§ **INSTRUCTION**:
All the data should come back exactly as it was given.

§ **STORED DATA**:
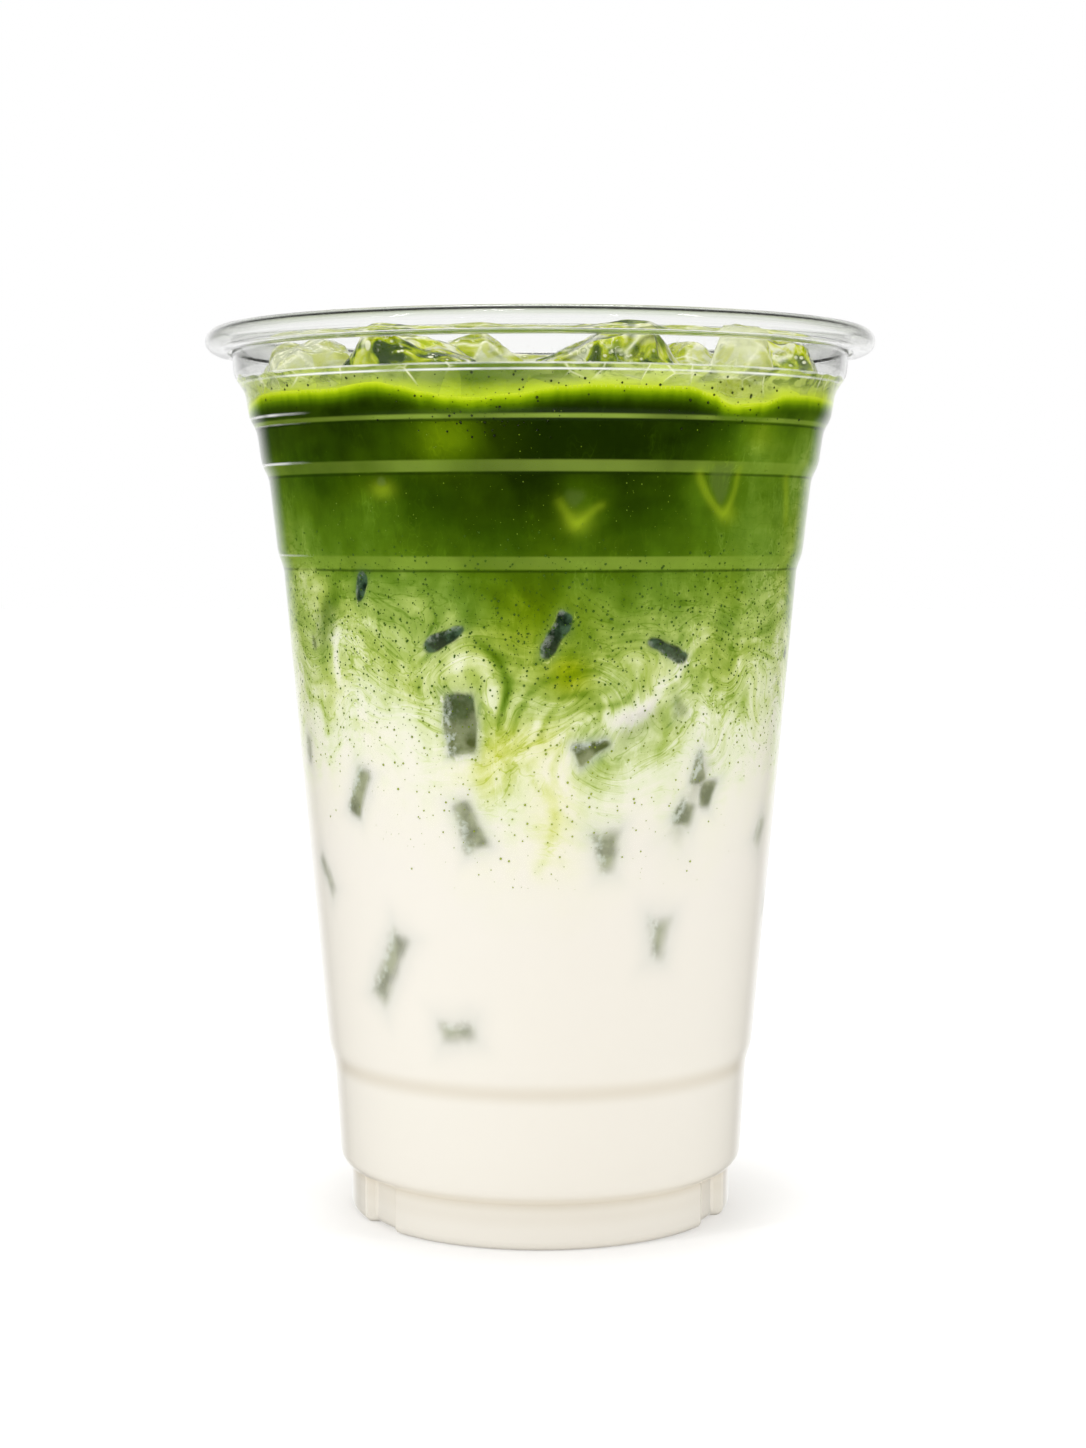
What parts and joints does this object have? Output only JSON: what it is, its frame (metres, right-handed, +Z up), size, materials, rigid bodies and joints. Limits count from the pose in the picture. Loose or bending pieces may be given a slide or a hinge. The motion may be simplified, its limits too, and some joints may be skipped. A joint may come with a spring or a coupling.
{
  "type": "iced matcha latte",
  "caption": "Iced matcha latte in a clear tapered plastic cup with a rolled lip: milk below, a marbled band, deep green matcha above, and half-sunk ice at the top.",
  "frame": {"origin": "on the table under the centre of the cup", "axes": "+Z up along the cup's axis, -Y towards the viewer, +X to the viewer's right"},
  "size_m": [0.098, 0.0979, 0.1302],
  "materials": {
    "clear_plastic": "clear, glossy, thin-walled",
    "milk": "smooth cream liquid",
    "blend": "marbled pale green liquid",
    "matcha": "deep green liquid, frothy at the top",
    "ice": "clear, wet, melted smooth"
  },
  "bodies": {
    "root": {"cup": "clear_plastic", "milk": "milk", "blend": "blend", "matcha": "matcha", "ice_01": "ice", "ice_02": "ice", "ice_03": "ice", "ice_04": "ice", "ice_05": "ice", "ice_06": "ice", "ice_07": "ice", "ice_08": "ice", "ice_09": "ice", "ice_10": "ice"}
  },
  "joints": []
}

§ **TASK ANSWER**:
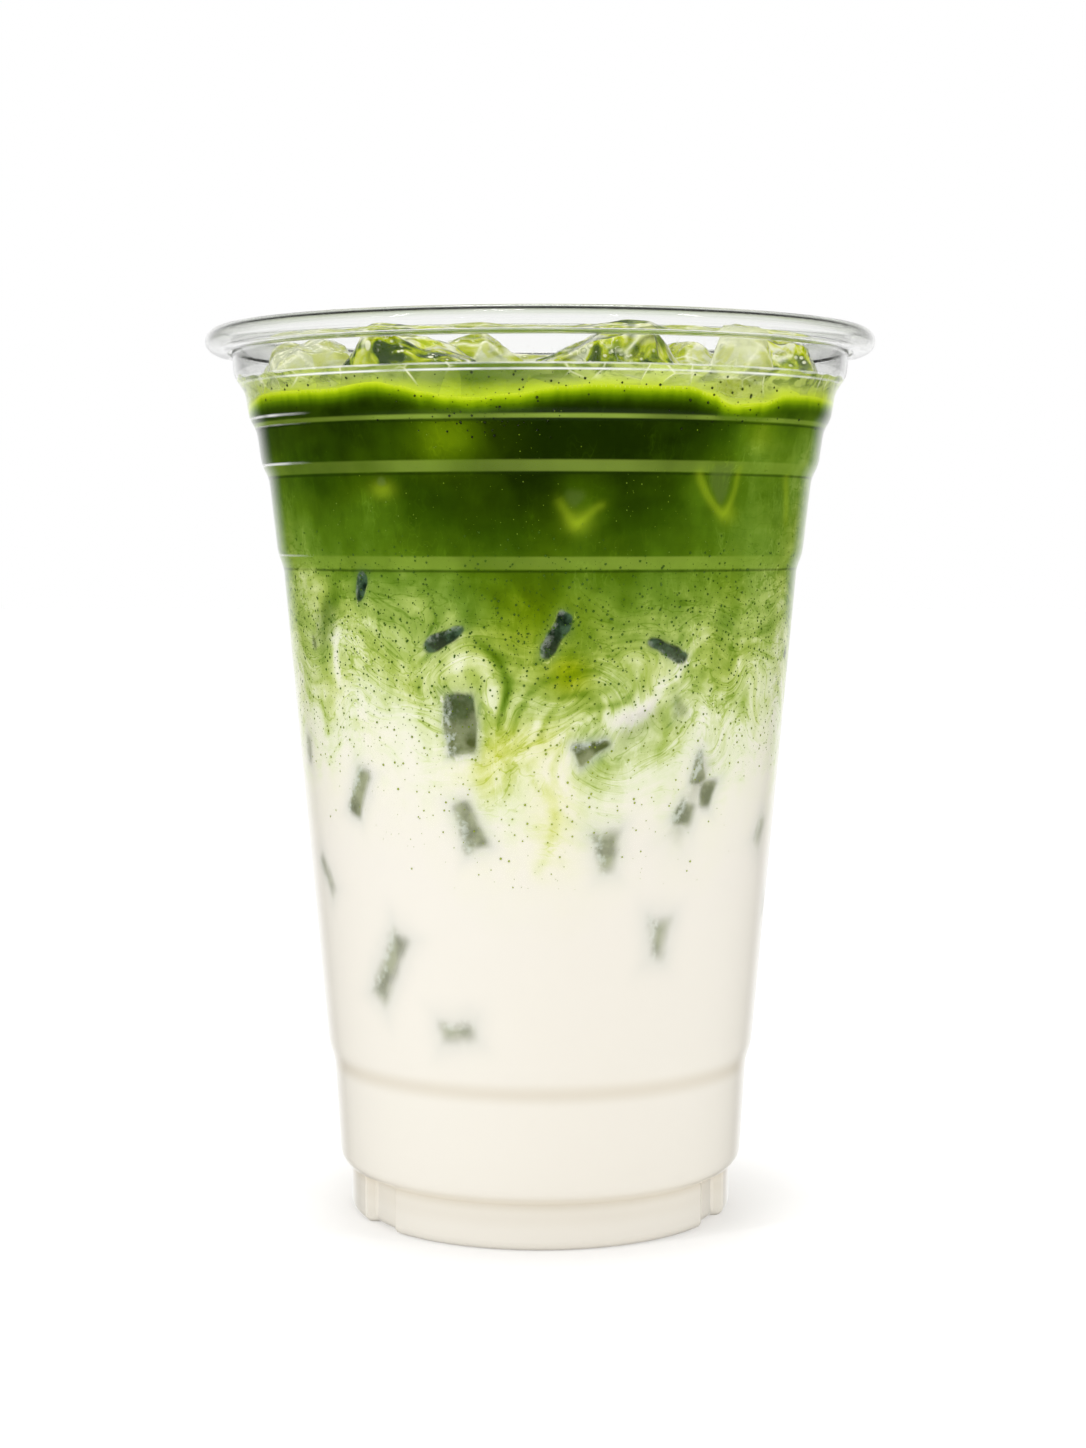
What parts and joints does this object have? Output only JSON: what it is, its frame (metres, right-handed, +Z up), size, materials, rigid bodies and joints. Limits count from the pose in the picture. Loose or bending pieces may be given a slide or a hinge. The motion may be simplified, its limits too, and some joints may be skipped. A joint may come with a spring or a coupling.
{
  "type": "iced matcha latte",
  "caption": "Iced matcha latte in a clear tapered plastic cup with a rolled lip: milk below, a marbled band, deep green matcha above, and half-sunk ice at the top.",
  "frame": {"origin": "on the table under the centre of the cup", "axes": "+Z up along the cup's axis, -Y towards the viewer, +X to the viewer's right"},
  "size_m": [0.098, 0.0979, 0.1302],
  "materials": {
    "clear_plastic": "clear, glossy, thin-walled",
    "milk": "smooth cream liquid",
    "blend": "marbled pale green liquid",
    "matcha": "deep green liquid, frothy at the top",
    "ice": "clear, wet, melted smooth"
  },
  "bodies": {
    "root": {"cup": "clear_plastic", "milk": "milk", "blend": "blend", "matcha": "matcha", "ice_01": "ice", "ice_02": "ice", "ice_03": "ice", "ice_04": "ice", "ice_05": "ice", "ice_06": "ice", "ice_07": "ice", "ice_08": "ice", "ice_09": "ice", "ice_10": "ice"}
  },
  "joints": []
}